More Photo ops for the kids, they were having a ball.
So the Bike is loaded up and strapped down and off we go, I tried to get some video but I was preoccupied holding on so I didn’t end up in the River after all.
Safe and dry on the other side. There was no way I could have ridden across that River as it was far to deep, wide and fast flowing so the $35 was one of the best investments I’ve ever made, not sure what the guys will do for extra cash when they build a Bridge.
My lift disappears back over the River and I repack the bike ready to head off again.
A couple of small water crossings and a lot more dirt and gravel.
Brought me to this Mountain Pass that lead me to the Town of Tsagaannuur.

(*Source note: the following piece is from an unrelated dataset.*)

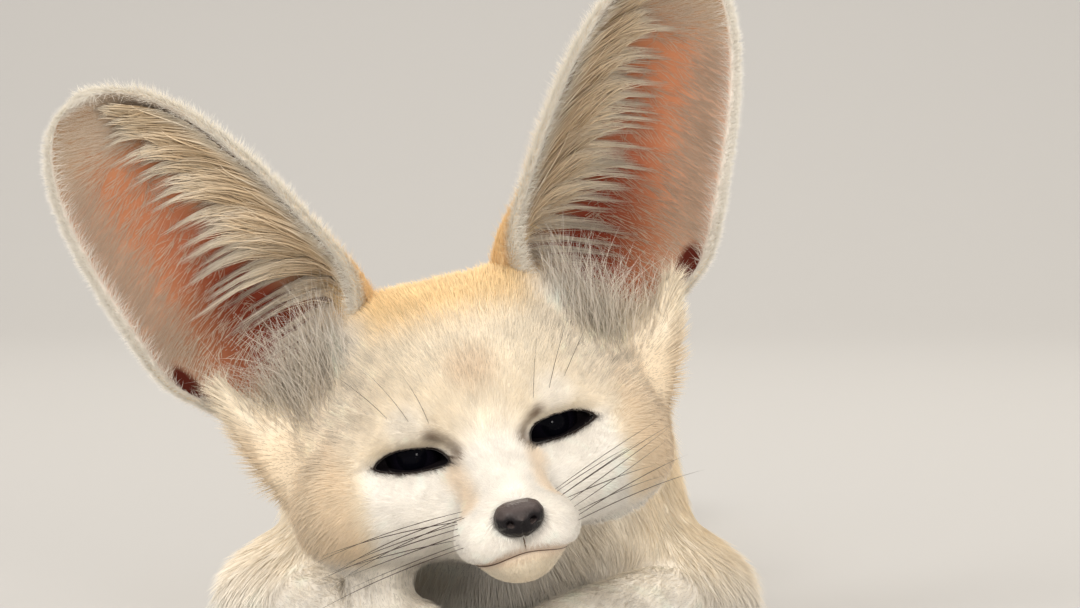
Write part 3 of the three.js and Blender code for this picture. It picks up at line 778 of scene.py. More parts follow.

This was also a stunning area but by now I had been riding for around 11 hours straight and I wasn’t interested in scenery I just wanted to get onto the Bitumen and in to Ulgii.
Which is exactly what happened. Except for a short Gravel section over a Mountain Pass the road was all good quality Bitumen.
Where I made my home in a Ger at the Travellers Guesthouse for the next 3 days until my Russian Transit Visa started and I could continue on.
So in the end the 200 Kilometres from Uureg Nuur to Ulgii took me around 12 hours, Mongolia has a way of turning an easy day into a very hard one, but this is what its all about isn’t it? Otherwise I might as well be sitting on the couch at home watching the Long Way Round……again.